There are plot points, such as the freelancer Texas, but nothing is ever truly explained and just taken as bluntly as it presents itself. That is where this season seems more random in the context of a standalone first edition to the franchise. Not having much of a plot allows them to be freer with their comedic banters, yet it also hinders it from being truly memorable in the long run. Yes it is funny, but without lasting power of having the jokes coincide with interesting plot points it lacks oomph and ultimately a lot of it is forgettable. After watching a lot of the series, I had to go back and rewatch what exactly happened in the first season as it and the second often meld together in my mind.

While the style may be newer for the time it was created, they took Red vs Blue in a very safe route in cementing its character’s main traits and getting a feel for how they want to progress with them. Sarge the gruff commander with a hate on for Grif, Simmonds is the know it all, Grif is the slacker, Lopez is the Spanish speaking robot, Donut is the new recruit, Church is the other jerk CO who is as hilarious as he is snarky, Tucker is a womanizing failure, Caboose…is Caboose, Sheila is the tank and Tex is the abrasive lone wolf. Being able to sum up each of these characters is good, as it makes sure that the personas of its cast are memorable for later seasons. The problem is we lack anything nuanced to the overall banter since you know how a lot of the dialogues are going to go down. Sarge will hate on Grif, Grif will not care, Simmonds will ask to kill Grif, Sarge will decline but thank Simmonds for his loyalty. Most of the Red Team dialogue revolves around those dynamics and never really changes it up. Donut is really the only entity that can cause more confusion than Grif and sometimes the insults are more directed to him, but that is more of a rare occurrence. This general stream of dialogue is both a detriment and what holds it back as the writing keeps the joke from getting too old, yet the scenarios never really give them a chance to change up anything.


The opener to the Blood Gulch Chronicles is flawed and noticeably so. With the technology of the time, they managed to position and stage the scenes in a way that make them feel more like footage rather than people playing a game. That being said it is quite dated for this day and age and it is sad to say that because it is a bit of a detriment to the enjoyment. The freedom used in future seasons with the animation only shows how much the show evolved, but also reminds us how constrained Roosterteeth were in the beginning regarding equipment. The story is nothing to write home about and since I watched this as the one continuous stream of footage on Netflix, there is a distinct problem with editing. The fade outs of each episode is changed in later seasons, but most of the time it hinders the flow of the continuous narrative having to wait consistently in short segments. Many of the shots had to play off of the in-game features and it always felt like they were constantly trying to maneuver around the game rather than cohesively utilizing it in every scene. This however is more of the case in the beginning of the series as the end offers one of the more classic scenes from the series involving Donut in multiple sticky grenade incidents. The physical humour is minimally used and not the best utilized with jokes as much as later seasons.

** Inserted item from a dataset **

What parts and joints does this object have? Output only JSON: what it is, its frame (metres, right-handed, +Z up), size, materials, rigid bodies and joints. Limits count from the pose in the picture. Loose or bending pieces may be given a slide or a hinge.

Red vs Blue is funny, there is no mistaking that the humour is the major factor the series has going for it despite it only having a few laugh out loud bits of dialogue in the first season. I think though, because of the limitations of both the technology and the overall world lacking importance to the overall narrative in the first season truly limits the amount of comedic scenarios that truly land and are memorable. All the characters are cemented, but some lack the ability to truly stand out in this season. Church, Caboose, Lopez and Donut are the only ones that had moments come out of nowhere and surprise me enough with the humour to get me to laugh. There is only so much of the same delivery you can take before it grows stale and that is kind of what happened.

The reason why I compare this season to the second season is that it tries to change it up within the confines of its still growing style. The second season tried to execute a more interesting story while giving some mystery to the overall narrative of the world. It managed to change up the scenarios by defining other personalities that never really had a chance to shine in the first while incorporating new characters that give us a bridge between the teams like Doc. All of this was done within the same limitations. In essence, the second season does make the first season feel more archaic then the others and it should, but that unfortunately makes it one of the most forgettable additions to the franchise. In order to best understand the first, making comparisons to the future seasons especially in the Blood Gulch Chronicles is essential I feel. I can get many of the characterizations from other seasons and you can jump into season two without truly needing season one. The gist of it is all still there and they haven’t left Blood Gulch. As funny as the first season of Red vs Blue is, it lacks in too many categories and has aged too much in comparisons to its later seasons to truly be a memorable addition to the franchise.